For this year’s meeting, we asked Jonathan Swale if he could repeat the wonderful illustrated geology pre­sentation he gave at an event in the Garrison, shared with Simon King last year. He went one better; he put together a completely new talk altogether. Robina Barton, Geo­park development officer in the Shetland Amenity Trust, helped to organise the event through the new Shetland Museum’s interpretive fac­i­lities and the splendid lecture hall was the venue for a memorable night.

There was a guided tour of the museum’s own rock displays, then hands-on examination of specimens brought by Mr Swale before the talk began. It was a singularly entertain­ing talk, bringing the basic themes of geology to life with great origin­ality, humour and skill. The audience was rapt, following the clear ex­plana­tions and Shetland examples of wide ranging features of local stone, and the uses to which different kinds were put. Mining, chemistry, contin­en­tal drift, fossils, deep sea crust minerals, volcanics, amount to seri­ous stuff, yet Jonathan had us laugh­ing uproariously at the unexpected twists and turns of the story line. I hope there will be further talks to come.

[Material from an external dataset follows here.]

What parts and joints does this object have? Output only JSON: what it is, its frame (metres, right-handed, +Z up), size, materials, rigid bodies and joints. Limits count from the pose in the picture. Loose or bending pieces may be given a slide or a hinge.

A particularly popular winter favourite is an evening spent with Alister Smith and some of his mar­vellous collection of old Shetland films. This year a delighted audience saw old friends and familiar faces on the screen, but over 30 years young­er. There was a continuous live sound track of gasps, cries of plea­sure and quiet chatter as the past came to life before our eyes. A variety of films were shown, which merit a report of their own, but all of them evoked a very different Shet­land, with threads of things to come just discernible among the reflec­tions of the “old ways”.

The Shetland Museum and the Shetland Amenity Trust are in the process of investigating the old film scene. This is the perfect time to bring out your old spools, videos and tapes of times gone by. Help is on offer to those who are willing to lend their priceless recordings, to transfer their content onto CD, DVD or more modern hi-tech means for viewing, saving them from decay and deterioration in the process. I am heading for the cupboard where early videos of a walk with Bobby Tulloch were stored. I hope it is still viewable.